## What the task asks:
Read the data and repeat all of it exactly.
----
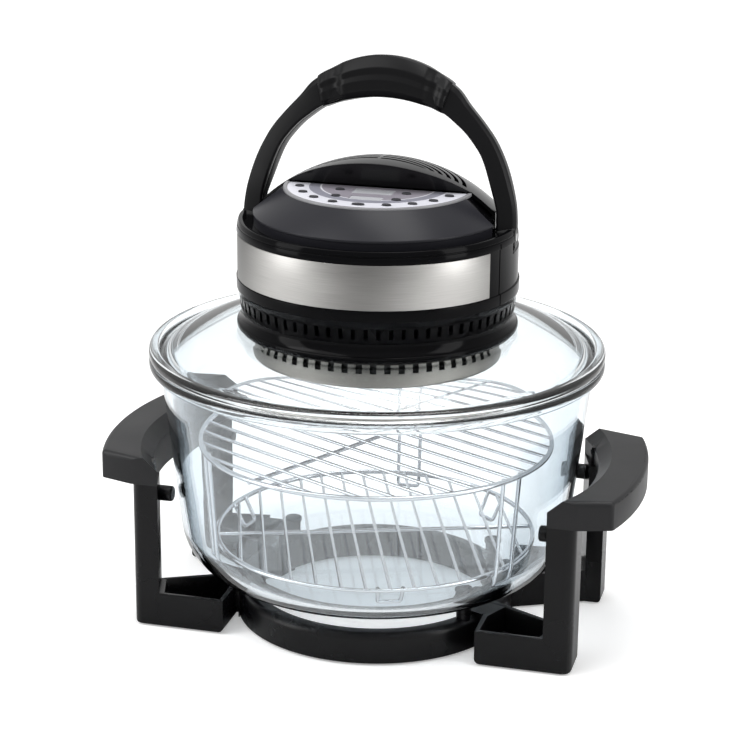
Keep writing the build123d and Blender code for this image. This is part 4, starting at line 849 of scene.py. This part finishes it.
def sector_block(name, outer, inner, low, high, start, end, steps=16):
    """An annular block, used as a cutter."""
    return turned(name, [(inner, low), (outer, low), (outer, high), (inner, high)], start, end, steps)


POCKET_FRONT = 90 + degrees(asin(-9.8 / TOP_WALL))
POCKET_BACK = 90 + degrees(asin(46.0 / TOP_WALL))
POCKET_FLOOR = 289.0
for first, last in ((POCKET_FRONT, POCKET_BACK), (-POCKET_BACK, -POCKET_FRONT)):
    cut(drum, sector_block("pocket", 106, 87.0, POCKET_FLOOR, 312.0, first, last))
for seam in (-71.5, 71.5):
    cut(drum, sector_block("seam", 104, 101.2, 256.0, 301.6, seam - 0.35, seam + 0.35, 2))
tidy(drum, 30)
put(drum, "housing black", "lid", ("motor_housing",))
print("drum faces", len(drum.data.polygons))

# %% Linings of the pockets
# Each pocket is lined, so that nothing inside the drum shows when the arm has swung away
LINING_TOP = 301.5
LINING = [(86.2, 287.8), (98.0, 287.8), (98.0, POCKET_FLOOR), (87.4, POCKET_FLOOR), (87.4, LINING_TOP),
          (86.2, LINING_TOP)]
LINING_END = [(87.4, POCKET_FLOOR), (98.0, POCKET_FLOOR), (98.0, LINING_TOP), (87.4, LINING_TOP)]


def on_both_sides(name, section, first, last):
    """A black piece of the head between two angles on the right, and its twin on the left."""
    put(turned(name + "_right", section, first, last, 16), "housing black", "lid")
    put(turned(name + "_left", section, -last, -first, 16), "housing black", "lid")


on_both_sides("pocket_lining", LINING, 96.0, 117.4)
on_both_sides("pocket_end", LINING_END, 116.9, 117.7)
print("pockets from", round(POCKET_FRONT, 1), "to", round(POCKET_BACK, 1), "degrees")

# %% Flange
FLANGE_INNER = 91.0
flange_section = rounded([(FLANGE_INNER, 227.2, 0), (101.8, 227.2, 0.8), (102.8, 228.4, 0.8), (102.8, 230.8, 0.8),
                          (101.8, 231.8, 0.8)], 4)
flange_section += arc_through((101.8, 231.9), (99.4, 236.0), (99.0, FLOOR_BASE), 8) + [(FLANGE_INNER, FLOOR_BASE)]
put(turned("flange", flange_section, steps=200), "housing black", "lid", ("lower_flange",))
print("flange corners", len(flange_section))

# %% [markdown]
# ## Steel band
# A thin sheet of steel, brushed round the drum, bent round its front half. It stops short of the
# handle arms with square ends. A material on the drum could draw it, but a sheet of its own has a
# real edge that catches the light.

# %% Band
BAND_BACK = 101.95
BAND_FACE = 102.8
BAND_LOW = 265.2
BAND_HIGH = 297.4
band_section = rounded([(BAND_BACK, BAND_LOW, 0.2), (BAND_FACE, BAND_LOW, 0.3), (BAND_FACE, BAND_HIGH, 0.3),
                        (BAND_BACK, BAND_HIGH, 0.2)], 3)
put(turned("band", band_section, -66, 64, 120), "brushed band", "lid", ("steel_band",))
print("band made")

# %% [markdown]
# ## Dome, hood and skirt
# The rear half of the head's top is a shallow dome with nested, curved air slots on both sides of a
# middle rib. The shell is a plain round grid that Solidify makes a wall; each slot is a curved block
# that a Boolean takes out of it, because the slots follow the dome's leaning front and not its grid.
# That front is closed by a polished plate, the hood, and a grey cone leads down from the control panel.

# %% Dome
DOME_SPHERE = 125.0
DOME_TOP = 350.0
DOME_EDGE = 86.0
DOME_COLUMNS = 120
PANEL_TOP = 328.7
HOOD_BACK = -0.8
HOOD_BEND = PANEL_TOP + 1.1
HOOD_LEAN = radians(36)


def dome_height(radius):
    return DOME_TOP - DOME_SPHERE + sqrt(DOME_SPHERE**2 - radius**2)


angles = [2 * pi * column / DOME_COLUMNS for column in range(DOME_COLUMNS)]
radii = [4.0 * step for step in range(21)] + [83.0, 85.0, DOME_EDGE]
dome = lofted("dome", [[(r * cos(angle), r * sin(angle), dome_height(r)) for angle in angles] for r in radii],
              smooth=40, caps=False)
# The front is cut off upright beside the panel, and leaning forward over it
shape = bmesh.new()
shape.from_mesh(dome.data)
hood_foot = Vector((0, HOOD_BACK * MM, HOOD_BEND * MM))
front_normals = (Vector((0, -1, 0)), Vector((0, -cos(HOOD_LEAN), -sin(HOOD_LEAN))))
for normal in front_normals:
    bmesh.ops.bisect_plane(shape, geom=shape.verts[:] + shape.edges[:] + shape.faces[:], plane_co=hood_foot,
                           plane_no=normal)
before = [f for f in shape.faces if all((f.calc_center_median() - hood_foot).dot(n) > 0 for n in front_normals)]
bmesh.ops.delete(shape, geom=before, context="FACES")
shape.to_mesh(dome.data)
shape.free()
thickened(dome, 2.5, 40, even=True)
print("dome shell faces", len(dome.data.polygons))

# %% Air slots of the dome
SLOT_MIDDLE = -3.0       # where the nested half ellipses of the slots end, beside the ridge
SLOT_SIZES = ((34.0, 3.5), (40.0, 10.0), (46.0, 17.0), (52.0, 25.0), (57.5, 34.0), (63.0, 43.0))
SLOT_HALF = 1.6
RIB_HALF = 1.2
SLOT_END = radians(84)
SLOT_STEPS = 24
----
## Finished answer:
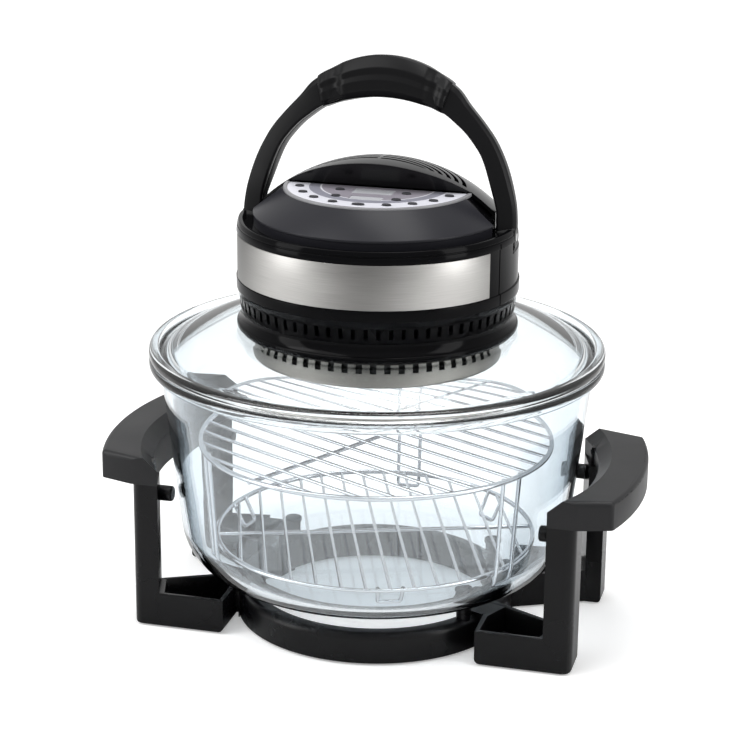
Keep writing the build123d and Blender code for this image. This is part 4, starting at line 849 of scene.py. This part finishes it.
def sector_block(name, outer, inner, low, high, start, end, steps=16):
    """An annular block, used as a cutter."""
    return turned(name, [(inner, low), (outer, low), (outer, high), (inner, high)], start, end, steps)


POCKET_FRONT = 90 + degrees(asin(-9.8 / TOP_WALL))
POCKET_BACK = 90 + degrees(asin(46.0 / TOP_WALL))
POCKET_FLOOR = 289.0
for first, last in ((POCKET_FRONT, POCKET_BACK), (-POCKET_BACK, -POCKET_FRONT)):
    cut(drum, sector_block("pocket", 106, 87.0, POCKET_FLOOR, 312.0, first, last))
for seam in (-71.5, 71.5):
    cut(drum, sector_block("seam", 104, 101.2, 256.0, 301.6, seam - 0.35, seam + 0.35, 2))
tidy(drum, 30)
put(drum, "housing black", "lid", ("motor_housing",))
print("drum faces", len(drum.data.polygons))

# %% Linings of the pockets
# Each pocket is lined, so that nothing inside the drum shows when the arm has swung away
LINING_TOP = 301.5
LINING = [(86.2, 287.8), (98.0, 287.8), (98.0, POCKET_FLOOR), (87.4, POCKET_FLOOR), (87.4, LINING_TOP),
          (86.2, LINING_TOP)]
LINING_END = [(87.4, POCKET_FLOOR), (98.0, POCKET_FLOOR), (98.0, LINING_TOP), (87.4, LINING_TOP)]


def on_both_sides(name, section, first, last):
    """A black piece of the head between two angles on the right, and its twin on the left."""
    put(turned(name + "_right", section, first, last, 16), "housing black", "lid")
    put(turned(name + "_left", section, -last, -first, 16), "housing black", "lid")


on_both_sides("pocket_lining", LINING, 96.0, 117.4)
on_both_sides("pocket_end", LINING_END, 116.9, 117.7)
print("pockets from", round(POCKET_FRONT, 1), "to", round(POCKET_BACK, 1), "degrees")

# %% Flange
FLANGE_INNER = 91.0
flange_section = rounded([(FLANGE_INNER, 227.2, 0), (101.8, 227.2, 0.8), (102.8, 228.4, 0.8), (102.8, 230.8, 0.8),
                          (101.8, 231.8, 0.8)], 4)
flange_section += arc_through((101.8, 231.9), (99.4, 236.0), (99.0, FLOOR_BASE), 8) + [(FLANGE_INNER, FLOOR_BASE)]
put(turned("flange", flange_section, steps=200), "housing black", "lid", ("lower_flange",))
print("flange corners", len(flange_section))

# %% [markdown]
# ## Steel band
# A thin sheet of steel, brushed round the drum, bent round its front half. It stops short of the
# handle arms with square ends. A material on the drum could draw it, but a sheet of its own has a
# real edge that catches the light.

# %% Band
BAND_BACK = 101.95
BAND_FACE = 102.8
BAND_LOW = 265.2
BAND_HIGH = 297.4
band_section = rounded([(BAND_BACK, BAND_LOW, 0.2), (BAND_FACE, BAND_LOW, 0.3), (BAND_FACE, BAND_HIGH, 0.3),
                        (BAND_BACK, BAND_HIGH, 0.2)], 3)
put(turned("band", band_section, -66, 64, 120), "brushed band", "lid", ("steel_band",))
print("band made")

# %% [markdown]
# ## Dome, hood and skirt
# The rear half of the head's top is a shallow dome with nested, curved air slots on both sides of a
# middle rib. The shell is a plain round grid that Solidify makes a wall; each slot is a curved block
# that a Boolean takes out of it, because the slots follow the dome's leaning front and not its grid.
# That front is closed by a polished plate, the hood, and a grey cone leads down from the control panel.

# %% Dome
DOME_SPHERE = 125.0
DOME_TOP = 350.0
DOME_EDGE = 86.0
DOME_COLUMNS = 120
PANEL_TOP = 328.7
HOOD_BACK = -0.8
HOOD_BEND = PANEL_TOP + 1.1
HOOD_LEAN = radians(36)


def dome_height(radius):
    return DOME_TOP - DOME_SPHERE + sqrt(DOME_SPHERE**2 - radius**2)


angles = [2 * pi * column / DOME_COLUMNS for column in range(DOME_COLUMNS)]
radii = [4.0 * step for step in range(21)] + [83.0, 85.0, DOME_EDGE]
dome = lofted("dome", [[(r * cos(angle), r * sin(angle), dome_height(r)) for angle in angles] for r in radii],
              smooth=40, caps=False)
# The front is cut off upright beside the panel, and leaning forward over it
shape = bmesh.new()
shape.from_mesh(dome.data)
hood_foot = Vector((0, HOOD_BACK * MM, HOOD_BEND * MM))
front_normals = (Vector((0, -1, 0)), Vector((0, -cos(HOOD_LEAN), -sin(HOOD_LEAN))))
for normal in front_normals:
    bmesh.ops.bisect_plane(shape, geom=shape.verts[:] + shape.edges[:] + shape.faces[:], plane_co=hood_foot,
                           plane_no=normal)
before = [f for f in shape.faces if all((f.calc_center_median() - hood_foot).dot(n) > 0 for n in front_normals)]
bmesh.ops.delete(shape, geom=before, context="FACES")
shape.to_mesh(dome.data)
shape.free()
thickened(dome, 2.5, 40, even=True)
print("dome shell faces", len(dome.data.polygons))

# %% Air slots of the dome
SLOT_MIDDLE = -3.0       # where the nested half ellipses of the slots end, beside the ridge
SLOT_SIZES = ((34.0, 3.5), (40.0, 10.0), (46.0, 17.0), (52.0, 25.0), (57.5, 34.0), (63.0, 43.0))
SLOT_HALF = 1.6
RIB_HALF = 1.2
SLOT_END = radians(84)
SLOT_STEPS = 24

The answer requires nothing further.